Requirement> Tally the lines that contain "body" and report the total alone.

Dataset extract>
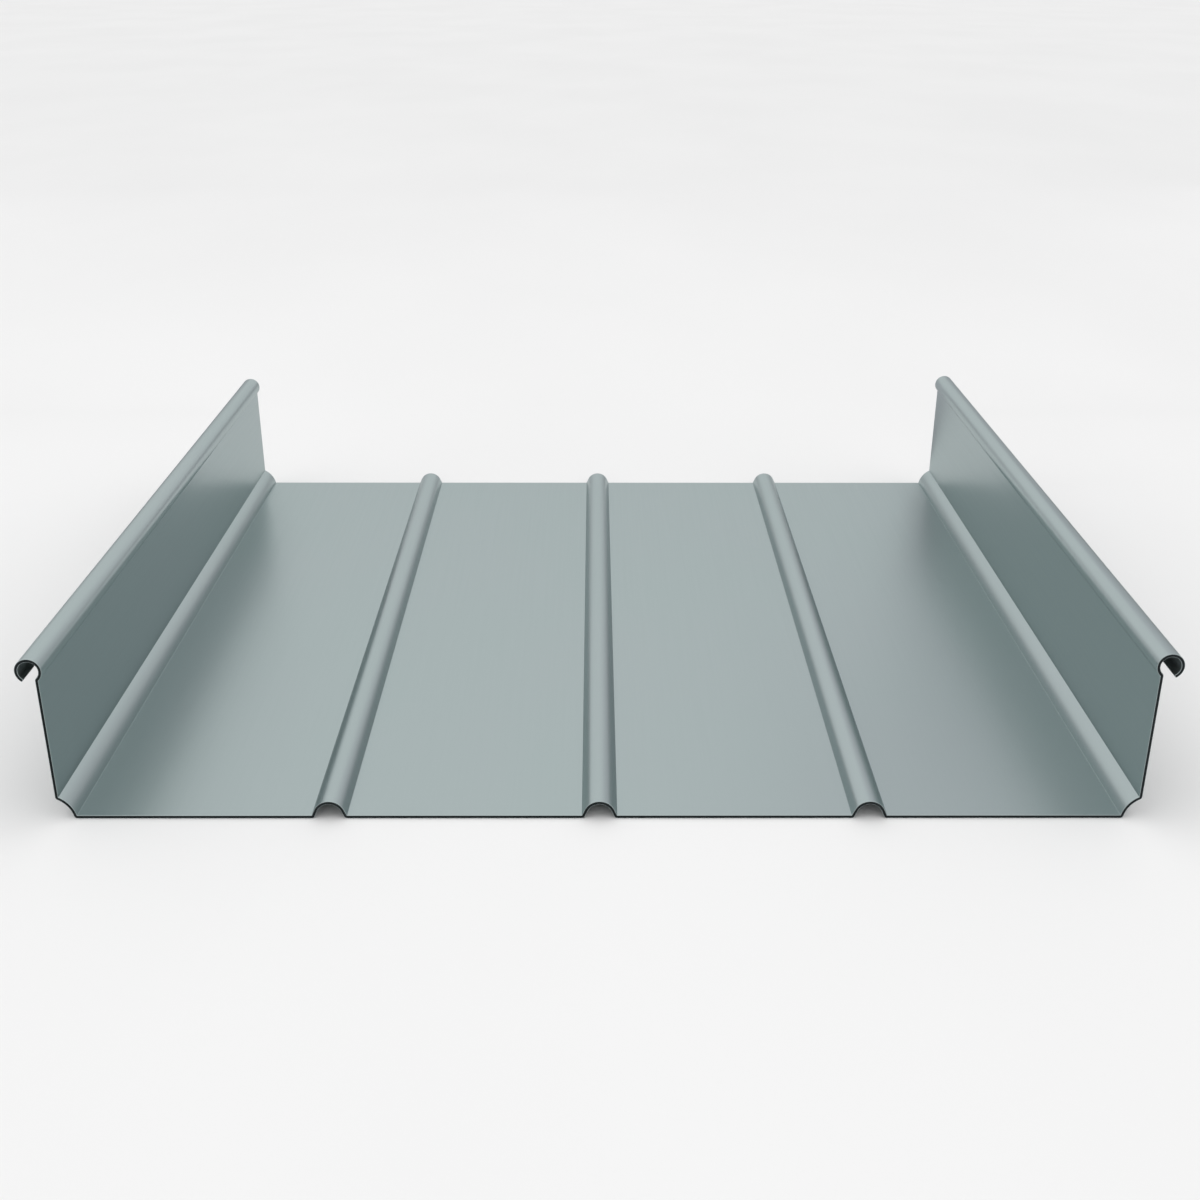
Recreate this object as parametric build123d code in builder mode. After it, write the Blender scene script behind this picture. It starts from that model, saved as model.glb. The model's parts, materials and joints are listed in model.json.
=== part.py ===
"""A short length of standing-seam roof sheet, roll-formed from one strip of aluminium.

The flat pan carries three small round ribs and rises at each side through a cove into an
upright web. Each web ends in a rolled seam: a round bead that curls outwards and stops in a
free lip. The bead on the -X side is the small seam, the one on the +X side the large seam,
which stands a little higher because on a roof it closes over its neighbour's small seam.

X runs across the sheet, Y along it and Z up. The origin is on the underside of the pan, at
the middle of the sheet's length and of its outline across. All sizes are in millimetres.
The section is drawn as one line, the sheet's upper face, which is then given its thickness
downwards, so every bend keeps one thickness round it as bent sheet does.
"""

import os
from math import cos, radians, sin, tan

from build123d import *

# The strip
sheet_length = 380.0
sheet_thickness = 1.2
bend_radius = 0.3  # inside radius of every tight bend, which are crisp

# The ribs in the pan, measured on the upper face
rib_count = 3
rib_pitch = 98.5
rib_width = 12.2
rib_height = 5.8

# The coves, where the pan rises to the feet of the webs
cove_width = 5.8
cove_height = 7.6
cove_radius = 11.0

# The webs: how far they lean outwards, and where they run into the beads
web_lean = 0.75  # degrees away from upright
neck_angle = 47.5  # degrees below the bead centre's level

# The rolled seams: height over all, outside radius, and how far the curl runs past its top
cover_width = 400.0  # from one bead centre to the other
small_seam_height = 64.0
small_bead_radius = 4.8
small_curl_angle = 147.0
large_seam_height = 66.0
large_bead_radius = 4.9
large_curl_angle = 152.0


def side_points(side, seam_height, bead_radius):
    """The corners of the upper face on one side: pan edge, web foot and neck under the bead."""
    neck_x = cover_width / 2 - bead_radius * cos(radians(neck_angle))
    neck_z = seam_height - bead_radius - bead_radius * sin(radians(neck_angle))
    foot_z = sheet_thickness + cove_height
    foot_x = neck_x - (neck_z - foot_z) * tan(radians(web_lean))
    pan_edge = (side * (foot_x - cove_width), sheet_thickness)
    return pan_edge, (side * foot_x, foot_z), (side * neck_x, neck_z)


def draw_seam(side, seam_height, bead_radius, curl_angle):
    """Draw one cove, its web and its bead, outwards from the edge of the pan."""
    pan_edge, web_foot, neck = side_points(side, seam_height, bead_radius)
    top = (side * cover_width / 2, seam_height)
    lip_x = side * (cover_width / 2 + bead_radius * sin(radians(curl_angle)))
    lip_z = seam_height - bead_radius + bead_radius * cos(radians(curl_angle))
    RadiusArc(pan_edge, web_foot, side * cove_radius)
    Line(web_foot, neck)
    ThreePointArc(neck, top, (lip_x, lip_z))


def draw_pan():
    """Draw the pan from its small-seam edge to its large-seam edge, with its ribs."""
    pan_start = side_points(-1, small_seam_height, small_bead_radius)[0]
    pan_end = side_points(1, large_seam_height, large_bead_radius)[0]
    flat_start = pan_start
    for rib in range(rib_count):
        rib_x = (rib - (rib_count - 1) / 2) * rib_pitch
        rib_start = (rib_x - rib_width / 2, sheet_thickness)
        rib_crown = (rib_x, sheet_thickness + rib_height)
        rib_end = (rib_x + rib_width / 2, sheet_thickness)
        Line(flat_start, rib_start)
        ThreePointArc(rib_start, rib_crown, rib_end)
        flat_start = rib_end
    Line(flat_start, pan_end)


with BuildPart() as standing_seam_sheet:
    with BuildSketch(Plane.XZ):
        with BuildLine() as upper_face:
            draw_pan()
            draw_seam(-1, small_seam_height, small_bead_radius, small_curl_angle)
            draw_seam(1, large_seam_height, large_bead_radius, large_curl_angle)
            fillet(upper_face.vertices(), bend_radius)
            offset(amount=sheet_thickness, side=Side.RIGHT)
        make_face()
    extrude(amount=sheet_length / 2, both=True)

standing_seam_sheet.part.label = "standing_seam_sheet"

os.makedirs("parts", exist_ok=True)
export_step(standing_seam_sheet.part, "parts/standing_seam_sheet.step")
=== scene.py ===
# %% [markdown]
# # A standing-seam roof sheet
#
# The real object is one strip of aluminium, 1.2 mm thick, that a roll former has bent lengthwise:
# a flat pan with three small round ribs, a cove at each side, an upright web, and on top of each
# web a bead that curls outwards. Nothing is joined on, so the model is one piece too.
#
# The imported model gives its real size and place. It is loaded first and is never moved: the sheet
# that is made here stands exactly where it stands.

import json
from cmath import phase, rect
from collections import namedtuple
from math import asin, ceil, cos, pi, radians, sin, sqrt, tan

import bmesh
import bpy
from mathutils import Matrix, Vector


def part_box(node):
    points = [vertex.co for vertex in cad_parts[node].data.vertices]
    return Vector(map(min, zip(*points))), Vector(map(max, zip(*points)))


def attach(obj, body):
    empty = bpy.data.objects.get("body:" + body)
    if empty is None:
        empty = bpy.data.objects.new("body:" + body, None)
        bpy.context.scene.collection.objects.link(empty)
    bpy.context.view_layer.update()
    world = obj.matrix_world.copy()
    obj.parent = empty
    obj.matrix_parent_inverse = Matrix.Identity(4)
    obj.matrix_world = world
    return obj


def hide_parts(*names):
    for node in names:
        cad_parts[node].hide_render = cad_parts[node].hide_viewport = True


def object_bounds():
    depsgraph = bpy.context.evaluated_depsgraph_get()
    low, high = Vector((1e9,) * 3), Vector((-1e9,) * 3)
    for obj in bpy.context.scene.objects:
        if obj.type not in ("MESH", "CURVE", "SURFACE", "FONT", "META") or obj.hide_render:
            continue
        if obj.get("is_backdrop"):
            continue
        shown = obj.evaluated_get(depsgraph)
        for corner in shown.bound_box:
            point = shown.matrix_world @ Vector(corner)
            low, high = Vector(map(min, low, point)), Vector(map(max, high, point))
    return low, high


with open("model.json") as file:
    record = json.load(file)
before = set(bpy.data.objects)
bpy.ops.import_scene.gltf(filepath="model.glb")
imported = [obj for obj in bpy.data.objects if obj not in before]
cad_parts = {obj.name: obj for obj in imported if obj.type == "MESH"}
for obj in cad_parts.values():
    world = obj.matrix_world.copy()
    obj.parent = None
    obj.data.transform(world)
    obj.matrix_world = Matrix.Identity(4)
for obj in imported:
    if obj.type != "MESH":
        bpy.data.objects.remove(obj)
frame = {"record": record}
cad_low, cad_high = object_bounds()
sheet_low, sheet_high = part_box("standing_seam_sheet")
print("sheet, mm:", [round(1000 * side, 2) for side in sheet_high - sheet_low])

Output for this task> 3